■ Material provided
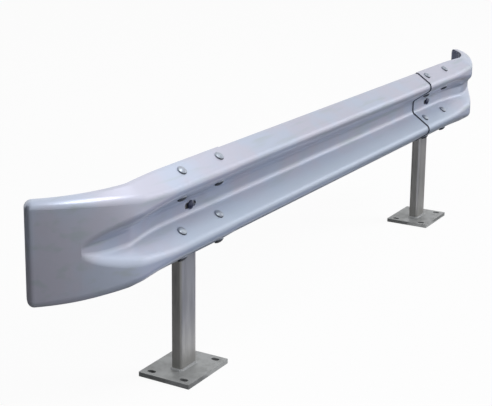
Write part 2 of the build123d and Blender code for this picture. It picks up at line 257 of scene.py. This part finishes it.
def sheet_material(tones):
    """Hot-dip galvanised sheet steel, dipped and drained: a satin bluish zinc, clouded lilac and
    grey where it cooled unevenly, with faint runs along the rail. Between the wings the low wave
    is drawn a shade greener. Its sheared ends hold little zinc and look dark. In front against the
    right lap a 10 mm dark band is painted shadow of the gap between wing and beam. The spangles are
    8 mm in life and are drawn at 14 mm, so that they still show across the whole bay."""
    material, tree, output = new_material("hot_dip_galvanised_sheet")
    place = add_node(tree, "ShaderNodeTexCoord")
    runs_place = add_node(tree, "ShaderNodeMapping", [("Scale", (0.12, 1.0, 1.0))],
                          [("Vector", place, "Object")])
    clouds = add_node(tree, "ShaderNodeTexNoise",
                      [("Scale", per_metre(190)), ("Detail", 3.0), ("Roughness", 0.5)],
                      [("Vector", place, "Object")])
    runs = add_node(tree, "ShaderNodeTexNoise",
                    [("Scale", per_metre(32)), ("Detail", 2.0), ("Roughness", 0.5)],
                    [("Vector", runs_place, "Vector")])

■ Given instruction
Write out the whole listing again, exactly as it stands.

■ Solution to this task
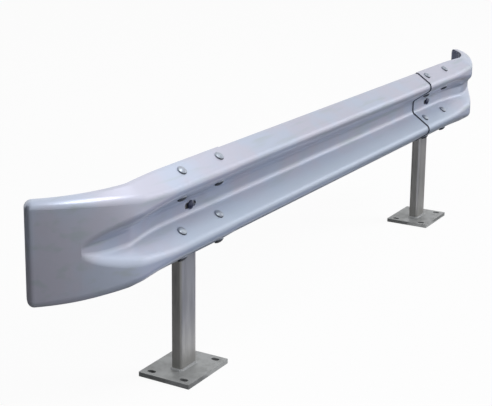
Write part 2 of the build123d and Blender code for this picture. It picks up at line 257 of scene.py. This part finishes it.
def sheet_material(tones):
    """Hot-dip galvanised sheet steel, dipped and drained: a satin bluish zinc, clouded lilac and
    grey where it cooled unevenly, with faint runs along the rail. Between the wings the low wave
    is drawn a shade greener. Its sheared ends hold little zinc and look dark. In front against the
    right lap a 10 mm dark band is painted shadow of the gap between wing and beam. The spangles are
    8 mm in life and are drawn at 14 mm, so that they still show across the whole bay."""
    material, tree, output = new_material("hot_dip_galvanised_sheet")
    place = add_node(tree, "ShaderNodeTexCoord")
    runs_place = add_node(tree, "ShaderNodeMapping", [("Scale", (0.12, 1.0, 1.0))],
                          [("Vector", place, "Object")])
    clouds = add_node(tree, "ShaderNodeTexNoise",
                      [("Scale", per_metre(190)), ("Detail", 3.0), ("Roughness", 0.5)],
                      [("Vector", place, "Object")])
    runs = add_node(tree, "ShaderNodeTexNoise",
                    [("Scale", per_metre(32)), ("Detail", 2.0), ("Roughness", 0.5)],
                    [("Vector", runs_place, "Vector")])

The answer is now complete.